The majority of the art in Flamer was made using black pencil and ink washes. For the pages where a fire was present, Curato utilized colored ink, which was then overlaid on top of the black and white art through Photoshop. Curato sought to use an art style he called "kind of rough", which was chosen to match the themes present in the book. This style differed from his usually polished one used for his children's picture books. While experimenting with this new style, Curato used other graphic novels as inspiration, including Stitches and The Kampung Boy.

=== Title of the book ===
Curato initially chose the word Flamer for the title of the novel due to its usage as a slur towards gay people, which was also used against him when he was a kid. The word is also integrated into the story both through its relation to fire, and also as an allegory to how certain words that used to be derogatory, such as queen, were eventually reclaimed by the LGBT community.

== Reception ==
The writing and design in Flamer were commended for the author's ability in conveying the emotions felt by the main character to the reader. In his review for The Horn Book Magazine, Roger Sutton mentions how the book "speaks so well to those kids currently undergoing the ordeal." Sutton also comments on the slow build-up of the story, showing the activities Aiden partakes in the camp, which "fully pull readers into Aiden's psyche". The review published by School Library Journal mentions the struggle that Aiden goes through in accepting himself by instead imitating the "macho behavior of other campers" to appear straight.

In her review for the NPR, Juanita Giles mentions the main character showing signs of not being able to accept being queer, and calls it "an astounding moment in an already astounding story." Giles also comments on the ending of the novel, and how, instead of all of Aiden's problems being solved, it shows him persevering over the challenges life had imposed on him.

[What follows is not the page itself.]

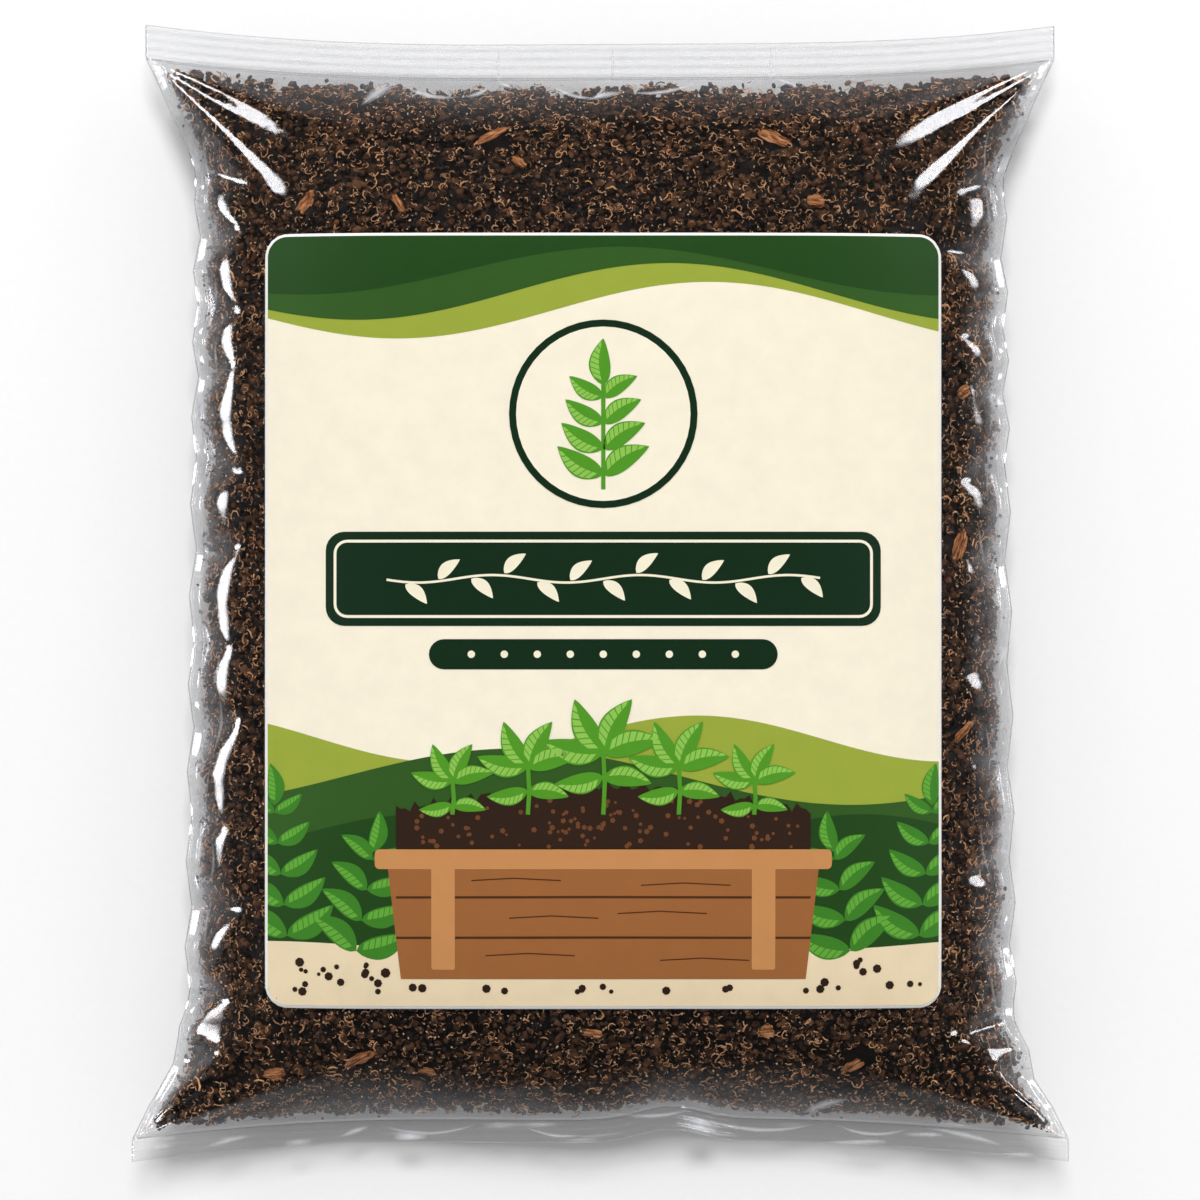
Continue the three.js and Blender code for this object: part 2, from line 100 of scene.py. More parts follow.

A review for the Bulletin of the Center for Children's Books goes over the suicidal ideation scene, and the powerful style shown by Curato in it. They also praise the "emotional wallop" caused by Curato's narration of Aiden's life and his use of "incendiary" colors alongside the black ink.

The Publishers Weekly review mentions how through the use of "straightforward, thick-lined art", the author "interweaves surrealistic, emotionally charged moments". Kirkus Reviews, in its verdict, called Flamer "a story that will be read and reread, and for some, it will be the defining book of their adolescence." Sarah Hunter, for The Booklist, wrote: "Masterfully nuanced and stunningly told, this is visual storytelling at its finest."

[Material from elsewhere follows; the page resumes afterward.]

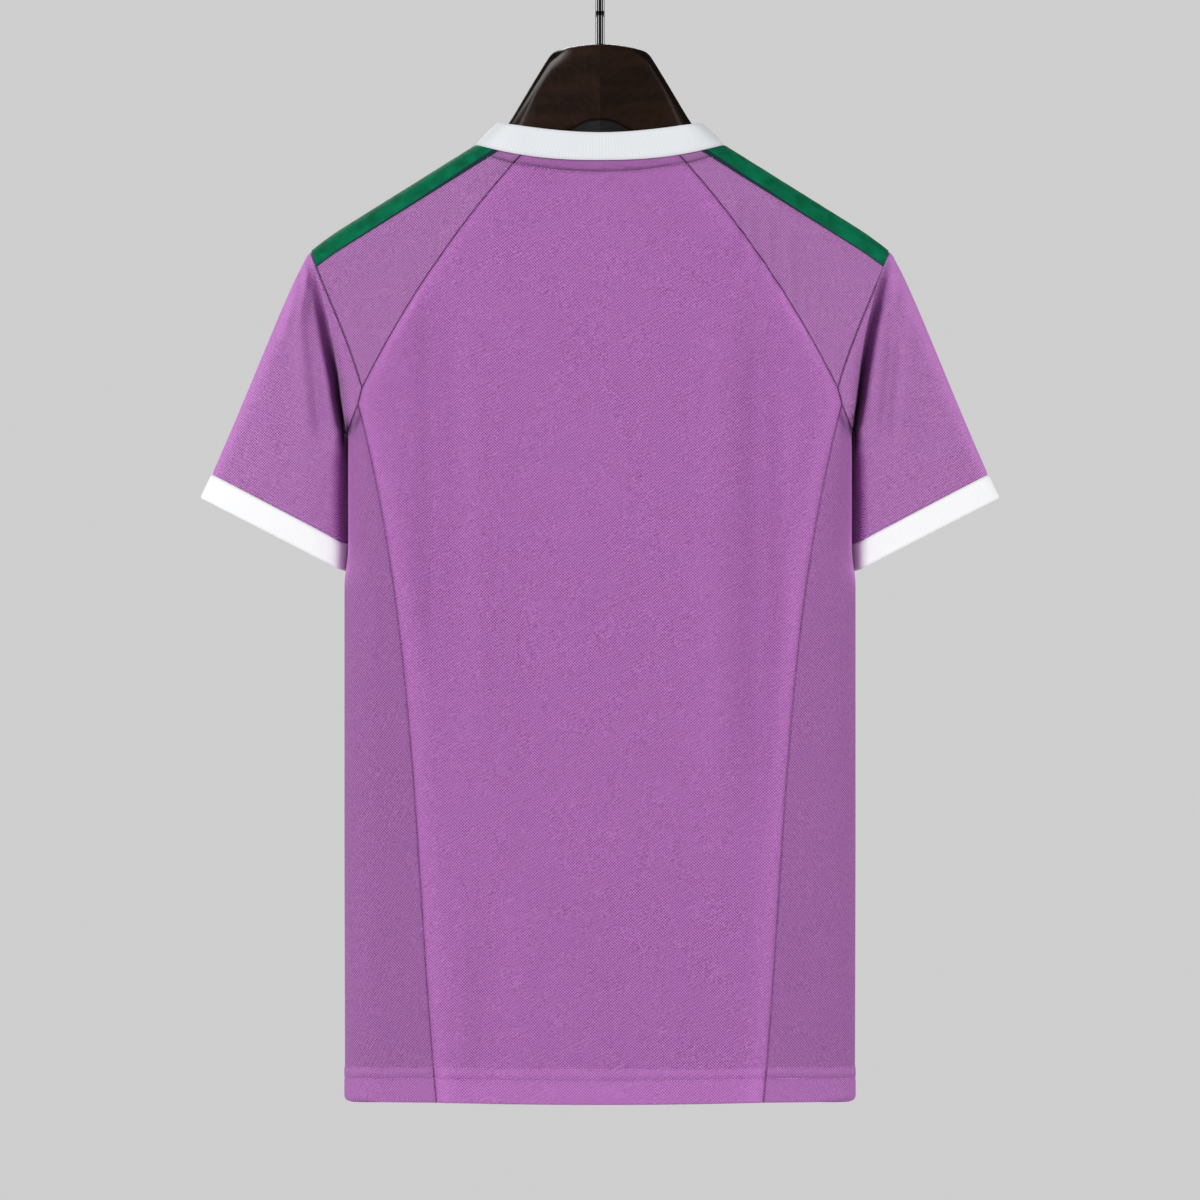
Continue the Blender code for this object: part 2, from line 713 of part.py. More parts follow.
def hanger_section(row, hand):
    """Return the loop of points round the wood at one row of its table."""
    middle, half_height = (row.top + row.bottom) / 2.0, (row.bottom - row.top) / 2.0
    power = 2.0 / row.squareness
    loop = []
    for k in range(HANGER_AROUND):
        angle = 2.0 * math.pi * k / HANGER_AROUND
        side, rise = math.sin(angle), math.cos(angle)
        y = row.half_depth * math.copysign(abs(side) ** power, side)
        height = math.copysign(abs(rise) ** power, rise)
        fall = row.front_fall * (1.0 - height) / 2.0 * (1.0 + y / row.half_depth) / 2.0
        loop.append(place(hand * row.x, middle - half_height * height + fall, y))
    return loop


def build_hanger():
    """Build the hanger's two halves of wood, glued at the centre line."""
    for name, hand in HANDS.items():
        mesh = bmesh.new()
        loops = [[mesh.verts.new(point * MM) for point in hanger_section(row, hand)]
                 for row in HANGER]
        for near, far in zip(loops, loops[1:]):
            for k in range(HANGER_AROUND):
                n = (k + 1) % HANGER_AROUND
                mesh.faces.new((near[k], near[n], far[n], far[k]))
        mesh.faces.new(loops[0])
        mesh.faces.new(loops[-1])
        bmesh.ops.triangulate(mesh, faces=mesh.faces)
        finished_object(f"hanger_{name}", mesh, DARK_WOOD)


def build_hook():
    """Build the wire hook: a straight shank, a bend and a round loop open on one side."""
    radius = HOOK_RADIUS + HOOK_WIRE
    centre = -HOOK_RADIUS
    join = Vector((radius * math.cos(HOOK_JOIN_ANGLE), 0.0,
                   centre + radius * math.sin(HOOK_JOIN_ANGLE)))
    heading = Vector((-math.sin(HOOK_JOIN_ANGLE), 0.0, math.cos(HOOK_JOIN_ANGLE)))
    foot = Vector((0.0, 0.0, -HANGER_TOP + SEAM_GAP))
    bend = Vector((0.0, 0.0, -HANGER_TOP + HOOK_BEND_START))
    pull = (join - bend).length / 2.0
    points = [foot, bend]
    for i in range(1, HOOK_BEND_STEPS):
        t = i / HOOK_BEND_STEPS
        a, b, c, d = bend, bend + Vector((0, 0, pull)), join - heading * pull, join
        points.append(a * (1 - t) ** 3 + b * 3 * (1 - t) ** 2 * t
                      + c * 3 * (1 - t) * t * t + d * t ** 3)
    for i in range(HOOK_ARC_STEPS + 1):
        angle = lerp(HOOK_JOIN_ANGLE, HOOK_END_ANGLE, i / HOOK_ARC_STEPS)
        points.append(Vector((radius * math.cos(angle), 0.0, centre + radius * math.sin(angle))))
    curve = bpy.data.curves.new("hook", "CURVE")
    curve.dimensions = "3D"
    curve.bevel_depth = HOOK_WIRE * MM
    curve.bevel_resolution = 3
    curve.use_fill_caps = True
    spline = curve.splines.new("POLY")
    spline.points.add(len(points) - 1)
    for node, point in zip(spline.points, points):
        node.co = (*(point * MM), 1.0)
    curve.materials.append(material("hook", CHROME))
    bpy.context.collection.objects.link(bpy.data.objects.new("hook", curve))


def main():
    """Clear the scene and build the jersey, its hanger and the hook."""
    for thing in list(bpy.data.objects):
        bpy.data.objects.remove(thing, do_unlink=True)
    build_jersey()
    build_hanger()
    build_hook()


main()
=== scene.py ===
"""Looks of a short-sleeved goalkeeper jersey on a wooden hanger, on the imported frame.

The back of the jersey faces -Y, +X is the wearer's right and +Z is up. The origin is the inside
top of the hanger's hook. Cloth is worked out in millimetres: x is the distance from the centre
line and drop the distance below the level where the shoulder line meets the neck. Face is -1 on
the back and +1 on the front, hand is -1 on the wearer's left and +1 on the right.
"""
from __future__ import annotations

import logging
import math
from dataclasses import dataclass, field
from enum import Enum
from functools import cache
from typing import Callable, NamedTuple, Sequence

import bmesh
import bpy
from bpy.types import Material, NodeSocket, NodeTree, Object
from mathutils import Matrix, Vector, noise


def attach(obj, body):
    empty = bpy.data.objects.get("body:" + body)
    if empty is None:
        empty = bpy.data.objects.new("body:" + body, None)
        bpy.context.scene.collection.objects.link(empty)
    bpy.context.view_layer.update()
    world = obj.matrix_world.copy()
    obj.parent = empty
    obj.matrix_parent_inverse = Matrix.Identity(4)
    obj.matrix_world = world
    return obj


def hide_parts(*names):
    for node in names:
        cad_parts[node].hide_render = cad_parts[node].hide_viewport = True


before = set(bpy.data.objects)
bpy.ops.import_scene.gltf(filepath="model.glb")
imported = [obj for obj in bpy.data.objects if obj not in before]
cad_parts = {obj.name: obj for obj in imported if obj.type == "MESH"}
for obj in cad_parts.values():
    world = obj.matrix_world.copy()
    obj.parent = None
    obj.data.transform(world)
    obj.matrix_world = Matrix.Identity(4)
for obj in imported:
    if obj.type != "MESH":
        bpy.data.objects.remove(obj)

LOG = logging.getLogger("jersey")
MM = 0.001
TURN = 2 * math.pi
BACK, FRONT = -1, 1
FACES = (BACK, FRONT)
HANDS = {"left": -1, "right": 1}
EDGES = ("top", "bottom", "start", "end")
NECK_LEVEL = 177.9
FAR = 1000
Colour = tuple[float, float, float]
Rows = list[list[Vector]]
Spots = tuple["Spot", ...]
Marks = list[list[tuple[float, float]]]


class Spot(NamedTuple):
    """A place on the cloth: its distance from the centre line and its drop, in millimetres."""

    x: float
    drop: float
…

Curato's use of black and white for the everyday moments and red and orange tones for moments of intense emotion was specially praised by reviewers. Sarah Hunter writes that "deft artwork meticulously balances between blazing feelings and quiet contemplation." For the School Library Journal, the usage of colors to signify Aiden's "passion, rage, desire, and shame" is made even more explicit against the black and white illustrations. Kirkus Reviews called the illustrations "timeless moments of a remembered childhood." Roger Sutton also commented about the use of smaller panels for the storytelling, and the "full-page and double-page spreads for big moments", calling it "wonderfully effective."

=== Awards and honors ===
Flamer won the Lambda Literary Award for Children's and Young Adult Literature in its 33rd edition, held in 2021.

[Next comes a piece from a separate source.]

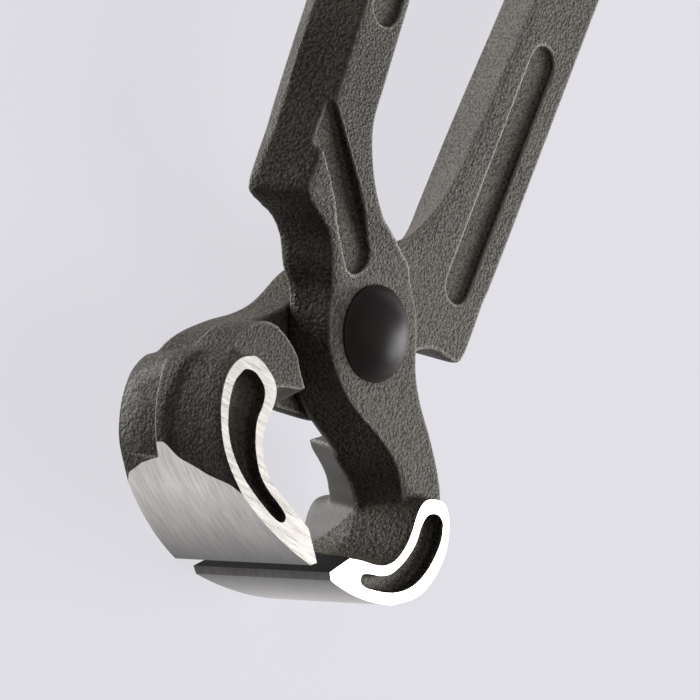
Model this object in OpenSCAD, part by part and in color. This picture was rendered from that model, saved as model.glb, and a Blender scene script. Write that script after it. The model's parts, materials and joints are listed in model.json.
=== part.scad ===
// End cutting nippers: two forged levers cross in a lap joint and turn on one domed rivet.
// Both levers are the same forging. The rear one is the front one turned half round the long axis.
// The nippers lie flat: the rivet axis is Z, the handles point along +Y, and the jaws' ground
// ends rest on the plane Z = 0. The origin is under the middle of the whole tool.

/* [Overall] */
// Length from the cutting edges to the ends of the handles, jaws closed
overall_l = 225; // [200:1:250]
// Distance from the rivet axis to the cutting edges
edge_reach = 35.4; // [32:0.2:39]
// Gap between the two cutting edges as the tool is shown
jaw_gap = 3; // [0.6:0.2:14]

/* [Jaws] */
// Width of the jaws along the cutting edges
jaw_w = 24.8; // [21:0.2:30]
// Centre line to the outer side of a closed jaw, at its end faces
jaw_half = 25.3; // [23.5:0.1:27.5]
// Half the width of the mouth between the closed jaws
mouth_half = 16.2; // [14.5:0.1:17.2]
// Cant of the ground end faces, in degrees
end_cant = 8.6; // [4:0.1:11]
// Radius of the ground bevel under the jaws
bevel_r = 42; // [38:1:60]
// Width of the flat behind a cutting edge
edge_land = 1.2; // [0.8:0.1:1.6]
// Rise of the forged skin from the open faces to the parting line
skin_draft = 1.3; // [0.6:0.1:1.8]
// Rise of the skin on the side towards the mouth
mouth_draft = 2.6; // [1.6:0.1:3]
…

The book was also in The Horn Book Magazines list of the best books of 2020, which states that it "winningly captures the joys of camp and young love while at the same time exploring the hopes and fears of the human heart."

=== Controversy ===
Flamer has been subject to widespread criticism by proponents of an unprecedented wave of book banning in the United States. PEN America reported that it had been banned in schools in at least six states during the 2021-2022 school year. In 2022, the American Library Association named it as the year's fourth most banned and challenged book in the United States due to inclusion of "LGBTQIA+ content" and "claims that it is sexually explicit." The following year, it was named the year's fifth-most banned and challenged book in the United States.

Flamer was listed among 52 books banned by the Alpine School District following the implementation of Utah law H.B. 374, "Sensitive Materials In Schools," many of which were considered to contain pornographic material according to the new law.

After a district parent filed a criminal complaint in August 2022 against Flamer's inclusion in the Jordan High School library in Katy, Texas, district police temporarily removed the book for an investigation. The book had already been deemed appropriate for high schools by a book review committee in March, and the police concurred with the committee's evaluation of the book's content.

Flamer was banned by the Siuslaw School District, in Oregon, and removed from the library in March 2025. In June 2025, the Harford County Board of Education in Maryland made Flamer the first book to be banned under a new district policy that allows parents to flag books they find objectionable, but the decision was reversed by the Maryland Board of Education. The book was also banned in Alberta and is to be removed from school libraries by October 2025.